Ask 55-year-old Shaukat Ali and he will tell you that he recently arranged for his youngest brother Raju Singh to marry Lajo, daughter of Sunil Thakur and Reshma.
The wedding ceremony will be attended by Shaukat’s brothers Rizwan Ali and Kishan Singh. The nikah will be held at a temple.
“We are amazed when we hear stories of people fighting about inter-faith unions,” says Salim Thakur, a Geeta and Quran by his bedside.
“My neighbour and first cousin Love Kush Singh has been offering Eid prayers in the village mosque for as long as I can remember.” Not all, though, are happy. Some say those in nearby villages make fun of them for being neither here nor there. “They say we are confused and ride two boats at the same time,” says a villager Karim Singh.

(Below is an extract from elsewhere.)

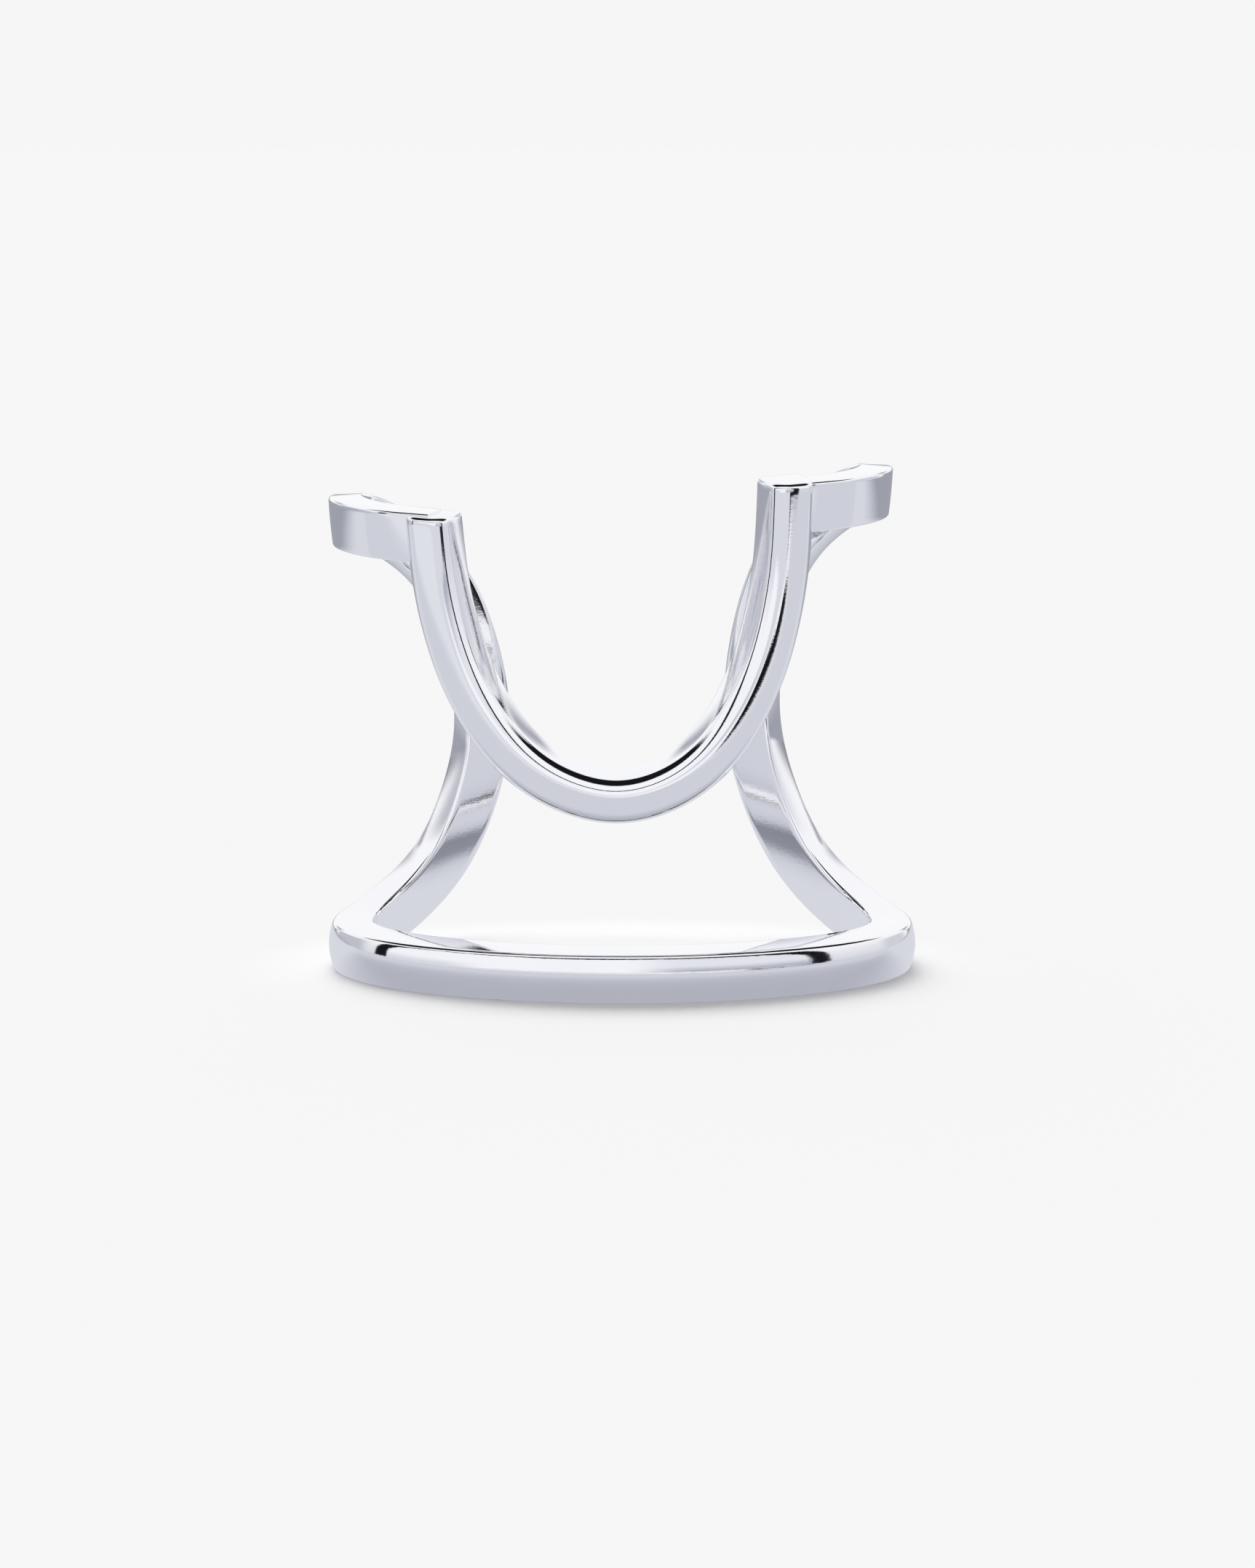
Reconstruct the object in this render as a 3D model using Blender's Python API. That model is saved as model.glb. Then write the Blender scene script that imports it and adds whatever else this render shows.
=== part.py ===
"""Nail ring: one band of polished silver. It stands on a bowed bar, runs round the back
of the finger on both sides, curls forward at the top into two short tabs, and closes
in a U, open at the top, that frames the nail.

The band follows an oval tube round the finger. +Z is up, along the finger. The bar and
the nail arch face -Y. The origin is on the resting plane, under the middle of the
ring's box.
"""

import math

import bmesh
import bpy
import numpy as np

MM = 0.001

# oval that the middle of the band follows, seen from above
OVAL_HALF_WIDTH = 8.26
OVAL_HALF_DEPTH = 4.0

# the band's section
BAND_WIDTH = 1.48
ARCH_WIDTH = 1.40
ARCH_THICKNESS = 1.32
INNER_ROUND = 0.12  # radius of the inner face's edges
# radius of the outer face's edges, and facets in each
SIDE_ROUND = (0.09, 2)
ARCH_ROUND = (0.42, 3)
ARCH_CROWN = 0.09  # how far the edges of the arch's outer face fall behind its middle
END_ROUND = 0.16  # softened rim of the arch's two ends
END_SLOPE = 0.12  # how steeply those ends rise towards the finger

ARCH_FOOT = 5.42  # height of the arch's lowest point above the bar's middle
ARM_RISE = 0.98  # how much higher the arch's right arm ends than its left one
TAB_RISE = 0.88  # how much higher the right tab stands than the left one
TOP_SHIFT = 0.33  # how far the tabs stand to the left of the bar's middle
TAB_HEIGHT = 13.0
FOOT_STATION = 4  # the bar stays level from the middle out to this station

FACE_STEPS = 4  # facets across the outer face
STEPS = 6  # facets from one station to the next

# Side of the ring, from the middle of the bar to the end of the tab, one row a station:
# angle round the finger from the front, height above the bar's middle, lift off the
# oval, lean (which turns the outer face down), thickness and crown (how far the edges
# of the outer face fall behind its middle)
SIDE = (
    # angle, height, lift, lean, thickness, crown
    (0.0, 0.00, -0.23, 0.0, 1.40, 0.15),
    (21.6, 0.00, -0.22, 0.0, 1.40, 0.15),
    (42.8, 0.00, -0.17, 0.0, 1.40, 0.15),
    (64.1, 0.00, -0.06, 0.0, 1.40, 0.15),
    (85.3, 0.00, 0.07, 0.0, 1.40, 0.15),
    (106.3, 0.11, 0.09, 0.0, 1.36, 0.13),
    (124.8, 0.83, 0.07, -3.0, 1.30, 0.10),
    (137.8, 2.20, 0.05, -7.0, 1.26, 0.07),
    (145.5, 4.12, 0.04, -9.0, 1.25, 0.05),
    (149.0, 6.34, 0.04, -8.0, 1.25, 0.04),
    (146.4, 8.86, 0.02, -5.0, 1.25, 0.04),
    (138.4, 11.07, 0.00, -4.0, 1.22, 0.04),
    (123.7, 12.43, -0.07, -3.0, 1.18, 0.03),
    (104.4, 13.01, -0.29, -4.0, 1.10, 0.02),
    (77.5, 13.08, -0.36, -4.5, 1.04, 0.015),
    (54.4, 13.03, -0.08, -5.0, 1.00, 0.01),
    (37.8, 12.97, 0.02, -4.0, 0.92, 0.01),
)

# Half of the nail arch, from its lowest point to the end of the arm, one row a station
ARCH = (
    # angle, height above the lowest point, lift, lean
    (0.0, 0.00, 0.05, 8.7),
    (10.7, 0.34, 0.05, 8.4),
    (19.6, 1.15, 0.04, 8.2),
    (26.7, 2.30, 0.02, 9.2),
    (32.0, 3.61, 0.01, 10.0),
    (35.6, 5.05, 0.01, 9.4),
    (37.7, 6.53, 0.01, 7.0),
    (38.7, 8.24, 0.02, 3.6),
)


def spline(rows, level_start=False):
    """Cubic spline through the rows, one knot a row, as a function of the knot number.
    Its ends are straight, or its start is level."""
    rows = np.asarray(rows, float)
    count = len(rows)
    system = np.zeros((count, count))
    right = np.zeros_like(rows)
    system[0, 0] = system[-1, -1] = 1
    if level_start:
        system[0, :2] = 2, 1
        right[0] = 6 * (rows[1] - rows[0])
    for i in range(1, count - 1):
        system[i, i - 1 : i + 2] = 1, 4, 1
        right[i] = 6 * (rows[i - 1] - 2 * rows[i] + rows[i + 1])
    bend = np.linalg.solve(system, right)

    def value(knots):
        i = np.clip(np.floor(knots).astype(int), 0, count - 2)
        t = knots - i
        s = 1 - t
        if rows.ndim == 2:
            t, s = t[:, None], s[:, None]
        bent = (s**3 - s) * bend[i] + (t**3 - t) * bend[i + 1]
        return s * rows[i] + t * rows[i + 1] + bent / 6

    return value


def on_oval(angle, lift):
    """Points of the oval, seen from above, and the directions straight out of it."""
    out = np.stack([np.sin(angle) / OVAL_HALF_WIDTH, -np.cos(angle) / OVAL_HALF_DEPTH], 1)
    out /= np.linalg.norm(out, axis=1)[:, None]
    at = np.stack([OVAL_HALF_WIDTH * np.sin(angle), -OVAL_HALF_DEPTH * np.cos(angle)], 1)
    return at + out * lift[:, None]


def both_sides(left, right):
    """Knots from the left end over the middle to the right end."""
    return np.concatenate([left[:0:-1], right])


def side_path():
    angle, height, lift, lean, thickness, crown = np.array(SIDE).T
    rise = TAB_RISE * (height / TAB_HEIGHT) ** 1.8
    plan = on_oval(np.radians(both_sides(-angle, angle)), both_sides(lift, lift))
    middle = len(SIDE) - 1
    knots = np.linspace(0, 2 * middle, 2 * middle * STEPS + 1)
    past_foot = np.maximum(np.abs(knots - middle) - FOOT_STATION, 0)
    left, right = (
        spline(values[FOOT_STATION:], level_start=True)(past_foot)
        for values in (height, height + rise)
    )
    z = np.where(past_foot == 0, 0, np.where(knots < middle, left, right))
    path = np.column_stack([spline(plan)(knots), z])
    path[:, 0] -= TOP_SHIFT * z / TAB_HEIGHT
    turn = np.radians(spline(both_sides(lean, lean))(knots))
    thick = spline(both_sides(thickness, thickness))(knots)
    return path, turn, thick, spline(both_sides(crown, crown))(knots)


def arch_path():
    angle, height, lift, lean = np.array(ARCH).T
    rise = ARM_RISE * height / height[-1]
    rows = np.column_stack(
        [
            on_oval(np.radians(both_sides(-angle, angle)), both_sides(lift, lift)),
            both_sides(height, height + rise) + ARCH_FOOT,
            np.radians(both_sides(lean, lean)),
        ]
    )
    knots = np.linspace(0, len(rows) - 1, (len(rows) - 1) * STEPS + 1)
    values = spline(rows)(knots)
    values[:, 0] -= TOP_SHIFT * values[:, 2] / TAB_HEIGHT
    even = np.ones(len(values))
    return values[:, :3], values[:, 3], ARCH_THICKNESS * even, ARCH_CROWN * even


def section(width, thickness, crown, rounding, inset=0.0):
    """The band's section as (across the band, outwards) points, one turn round."""
    half_width, half_thick = width / 2 - inset, thickness / 2 - inset
    outer_round, steps = rounding
    points = []
    corners = (
        (1, 1, outer_round),
        (-1, 1, outer_round),
        (-1, -1, INNER_ROUND),
        (1, -1, INNER_ROUND),
    )
    for corner, (across, outward, radius) in enumerate(corners):
        radius = max(radius - inset, 0.05)
        turn = [math.pi / 2 * i / steps for i in range(steps + 1)]
        if across * outward < 0:
            turn.reverse()
        for t in turn:
            points.append(
                (
                    across * (half_width - radius + radius * math.cos(t)),
                    outward * (half_thick - radius + radius * math.sin(t)),
                )
            )
        if corner == 0:
            # the outer face carries points of its own, so that it is round
            flat = half_width - radius
            for i in range(1, FACE_STEPS):
                points.append((flat * (1 - 2 * i / FACE_STEPS), half_thick))
    points = np.array(points)
    # the crown: the outer face falls from its middle towards its edges
    points[:, 1] -= np.where(points[:, 1] > 0, crown * (points[:, 0] / half_width) ** 2, 0)
    return points


def rings(path, lean, thickness, crown, width, rounding):
    """The path's directions and one closed ring of points at each of its points."""
    along = np.gradient(path, axis=0)
    along /= np.linalg.norm(along, axis=1)[:, None]
    middle = path[:, 0] + TOP_SHIFT * path[:, 2] / TAB_HEIGHT
    out = np.column_stack(
        [middle / OVAL_HALF_WIDTH**2, path[:, 1] / OVAL_HALF_DEPTH**2, 0 * lean]
    )
    out -= (out * along).sum(axis=1)[:, None] * along
    out /= np.linalg.norm(out, axis=1)[:, None]
    across = np.cross(along, out)
    turn = lean[:, None]
    out, across = (
        np.cos(turn) * out + np.sin(turn) * across,
        np.cos(turn) * across - np.sin(turn) * out,
    )

    def ring(i, inset=0.0):
        flat = section(width, thickness[i], crown[i], rounding, inset)
        return path[i] + flat[:, :1] * across[i] + flat[:, 1:] * out[i]

    return along, ring, np.array([ring(i) for i in range(len(path))])


def level_end(along, ring, i, top):
    """Rings of an arm's end, cut off level at the height top, with a softened rim."""
    done = []
    for t in (0, 1, 2):
        t = math.pi / 4 * t
        loop = ring(i, END_ROUND * (1 - math.cos(t)))
        inward = loop[:, 1] - loop[:, 1].mean()
        level = top + END_SLOPE * inward - END_ROUND * (1 - math.sin(t))
        reach = level - loop[:, 2]
        done.append(loop + along[i] * (reach / along[i][2])[:, None])
    return done


def side_rings():
    return rings(*side_path(), BAND_WIDTH, SIDE_ROUND)[2]


def arch_rings():
    along, ring, loops = rings(*arch_path(), ARCH_WIDTH, ARCH_ROUND)
    last, half = len(loops) - 1, len(loops) // 2
    left_top, right_top = loops[0][:, 2].mean(), loops[last][:, 2].mean()
    body = [
        loop
        for i, loop in enumerate(loops)
        if loop[:, 2].max() < (left_top if i < half else right_top) - END_ROUND - 0.12
    ]
    left = level_end(along, ring, 0, left_top)
    right = level_end(along, ring, last, right_top)
    return np.array(left[::-1] + body + right)


def mesh_of(name, loops):
    """Closed body through the rings, with flat ends."""
    body = bmesh.new()
    verts = [[body.verts.new(p * MM) for p in loop] for loop in loops]
    for first, second in zip(verts, verts[1:]):
        count = len(first)
        for i in range(count):
            j = (i + 1) % count
            body.faces.new((first[i], first[j], second[j], second[i]))
    body.faces.new(verts[0][::-1])
    body.faces.new(verts[-1])
    bmesh.ops.recalc_face_normals(body, faces=body.faces)
    mesh = bpy.data.meshes.new(name)
    body.to_mesh(mesh)
    body.free()
    mesh.shade_smooth()
    mesh.set_sharp_from_angle(angle=math.radians(40))
    thing = bpy.data.objects.new(name, mesh)
    bpy.context.scene.collection.objects.link(thing)
    return thing


def silver():
    material = bpy.data.materials.new("polished_silver")
    material.use_nodes = True
    surface = material.node_tree.nodes["Principled BSDF"]
    surface.inputs["Base Color"].default_value = (0.93, 0.93, 0.95, 1)
    surface.inputs["Metallic"].default_value = 1
    surface.inputs["Roughness"].default_value = 0.08
    return material


def build():
    for thing in list(bpy.data.objects):
        bpy.data.objects.remove(thing)
    side, arch = side_rings(), arch_rings()
    every = np.concatenate([side.reshape(-1, 3), arch.reshape(-1, 3)])
    low, high = every.min(axis=0), every.max(axis=0)
    origin = np.array([(low[0] + high[0]) / 2, (low[1] + high[1]) / 2, low[2]])
    ring = mesh_of("nail_ring", side - origin)
    ring.data.materials.append(silver())
    nail_arch = mesh_of("nail_arch", arch - origin)
    nail_arch.hide_render = True
    nail_arch.display_type = "WIRE"
    join = ring.modifiers.new("nail arch", "BOOLEAN")
    join.operation = "UNION"
    join.solver = "EXACT"
    join.object = nail_arch


build()
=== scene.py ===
"""Studio picture of the nail ring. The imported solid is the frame, and a finer, smooth
build of the same band replaces it. Lengths are in metres, with the band's own sizes in
millimetres times MM."""

import math

import bmesh
import bpy
import numpy as np
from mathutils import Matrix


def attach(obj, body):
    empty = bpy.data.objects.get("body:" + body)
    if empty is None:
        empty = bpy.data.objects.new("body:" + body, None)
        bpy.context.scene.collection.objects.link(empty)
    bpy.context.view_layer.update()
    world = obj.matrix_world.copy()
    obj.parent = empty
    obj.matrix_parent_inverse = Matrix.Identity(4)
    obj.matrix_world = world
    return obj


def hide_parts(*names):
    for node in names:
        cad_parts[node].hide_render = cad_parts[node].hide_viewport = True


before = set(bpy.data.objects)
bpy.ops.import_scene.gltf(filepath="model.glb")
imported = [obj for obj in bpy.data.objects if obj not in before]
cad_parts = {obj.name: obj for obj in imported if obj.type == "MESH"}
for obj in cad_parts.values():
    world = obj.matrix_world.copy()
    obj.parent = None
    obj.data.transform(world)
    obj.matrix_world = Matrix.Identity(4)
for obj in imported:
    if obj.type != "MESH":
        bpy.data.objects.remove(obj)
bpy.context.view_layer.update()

MM = 0.001

# ---------------------------------------------------------------- the band's sizes

OVAL_HALF_WIDTH = 8.26
OVAL_HALF_DEPTH = 4.0
BAND_WIDTH = 1.48
ARCH_WIDTH = 1.40
ARCH_THICKNESS = 1.32
INNER_ROUND = 0.12
SIDE_ROUND = 0.09
ARCH_ROUND = 0.42
ARCH_CROWN = 0.09
END_ROUND = 0.16
END_SLOPE = 0.12
ARCH_FOOT = 5.42
ARM_RISE = 0.98
TAB_RISE = 0.88
TOP_SHIFT = 0.33
TAB_HEIGHT = 13.0
FOOT_STATION = 4
SECTION_STEPS = 6
FACE_STEPS = 12
STEPS = 20

SIDE = (
    # angle, height, lift, lean, thickness, crown
    (0.0, 0.00, -0.23, 0.0, 1.40, 0.15),
    (21.6, 0.00, -0.22, 0.0, 1.40, 0.15),
    (42.8, 0.00, -0.17, 0.0, 1.40, 0.15),
    (64.1, 0.00, -0.06, 0.0, 1.40, 0.15),
    (85.3, 0.00, 0.07, 0.0, 1.40, 0.15),
    (106.3, 0.11, 0.09, 0.0, 1.36, 0.13),
    (124.8, 0.83, 0.07, -3.0, 1.30, 0.10),
    (137.8, 2.20, 0.05, -7.0, 1.26, 0.07),
    (145.5, 4.12, 0.04, -9.0, 1.25, 0.05),
    (149.0, 6.34, 0.04, -8.0, 1.25, 0.04),
    (146.4, 8.86, 0.02, -5.0, 1.25, 0.04),
    (138.4, 11.07, 0.00, -4.0, 1.22, 0.04),
    (123.7, 12.43, -0.07, -3.0, 1.18, 0.03),
    (104.4, 13.01, -0.29, -4.0, 1.10, 0.02),
    (77.5, 13.08, -0.36, -4.5, 1.04, 0.015),
    (54.4, 13.03, -0.08, -5.0, 1.00, 0.01),
    (37.8, 12.97, 0.02, -4.0, 0.92, 0.01),
)

ARCH = (
    # angle, height above the lowest point, lift, lean
    (0.0, 0.00, 0.05, 8.7),
    (10.7, 0.34, 0.05, 8.4),
    (19.6, 1.15, 0.04, 8.2),
    (26.7, 2.30, 0.02, 9.2),
    (32.0, 3.61, 0.01, 10.0),
    (35.6, 5.05, 0.01, 9.4),
    (37.7, 6.53, 0.01, 7.0),
    (38.7, 8.24, 0.02, 3.6),
)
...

What is `love jihad', asks home minister
At a time when the issue of `love jihad' has emerged as a major polarizing factor in Uttar Pradesh, Union home minister Rajnath Singh chose to steer clear of the debate.
“What is love jihad?“ he asked reporters on Friday, feigning ignorance about the issue that ended up as a campaign tool in the run-up to the September 13 bypolls to 10 assembly constituencies in the state. The smile on Singh's lips, as he spoke, suggested that his silence on `love-jihad' was not unintentional.
Even after the reporters referred to some statements by BJP leaders asking Hindu girls to stay away from Muslims to draw his reaction on “love-jihad“, all Singh said was that “he needed to understand its definition“.